Positive response from NFU to EFRA food and farming report
National Farmers’ Union (NFU) president Minette Batters has responded to the Environment, Food and Rural Affairs Committee (EFRA) Report which has just been released.
The EFRA report was released regarding ‘the future of food, farming and the environment.’
The report states that once the UK leaves the EU, the Government plans to incentivise methods of farming that create new habitats for wildlife, increase biodiversity, reduce flood risk, better mitigate climate change and improve air quality by reducing agricultural emissions.
It intends to do this by leaving the European Common Agricultural Policy (CAP) and implementing a new system based on paying public money for public goods.

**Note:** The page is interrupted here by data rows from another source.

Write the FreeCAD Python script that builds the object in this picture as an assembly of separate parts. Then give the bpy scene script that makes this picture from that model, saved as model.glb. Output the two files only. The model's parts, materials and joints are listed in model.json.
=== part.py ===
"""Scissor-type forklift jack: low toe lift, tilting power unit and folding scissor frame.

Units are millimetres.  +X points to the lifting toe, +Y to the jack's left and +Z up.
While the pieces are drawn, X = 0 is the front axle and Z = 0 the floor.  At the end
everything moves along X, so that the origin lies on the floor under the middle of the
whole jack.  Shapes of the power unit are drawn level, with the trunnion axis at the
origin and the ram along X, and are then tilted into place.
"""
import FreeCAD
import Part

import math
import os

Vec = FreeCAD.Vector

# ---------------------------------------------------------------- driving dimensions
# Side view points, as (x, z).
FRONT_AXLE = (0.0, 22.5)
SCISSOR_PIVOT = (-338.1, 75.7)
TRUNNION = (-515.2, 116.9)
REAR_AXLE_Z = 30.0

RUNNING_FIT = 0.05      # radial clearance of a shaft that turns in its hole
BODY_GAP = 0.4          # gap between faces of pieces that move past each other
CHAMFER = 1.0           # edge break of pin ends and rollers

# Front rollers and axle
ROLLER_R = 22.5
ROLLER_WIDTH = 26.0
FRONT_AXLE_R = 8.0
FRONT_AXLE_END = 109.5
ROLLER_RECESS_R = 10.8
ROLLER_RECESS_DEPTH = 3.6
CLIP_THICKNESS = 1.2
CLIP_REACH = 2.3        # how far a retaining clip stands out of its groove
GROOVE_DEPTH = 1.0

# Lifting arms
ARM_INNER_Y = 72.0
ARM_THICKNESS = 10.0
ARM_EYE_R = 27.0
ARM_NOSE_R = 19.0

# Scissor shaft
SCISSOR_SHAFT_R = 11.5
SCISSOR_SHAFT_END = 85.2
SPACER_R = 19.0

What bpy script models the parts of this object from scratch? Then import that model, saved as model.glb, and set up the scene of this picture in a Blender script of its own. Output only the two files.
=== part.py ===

In a statement, Batters commented: “The findings from the EFRA Select Committee will be welcome news for farmers and growers, who have long been calling on the Government to provide clarity on future funding and how British farming’s high standards will be protected post-Brexit.
“British farming operates to some of the highest standards in the world. It is vital that British farming’s produce and contribution to the nation is not undermined.
“The NFU is pleased to see the Committee request that Government produce a farm productivity plan by May 2019.”
She went on to say that the NFU believes that a productivity plan could be a vital tool in ensuring farm businesses are able to perform at their best, to continue producing high-quality, safe, traceable food for the nation.
Batters continued: “As the Committee points out, the forthcoming Agriculture Bill will provide a crucial vehicle for implementing these and many other aspects of future agricultural policy. We agree that it is vital that the Committee carries out pre-legislative scrutiny before the formal introduction of the Bill.
“Farming is a long-term business and farm businesses need urgent clarity on what their future trading situation, labour supply and funding will look like.
“The NFU continues to press Government on confirming how long a transition period will apply for agriculture to ensure farmers are able to plan properly,” she concluded.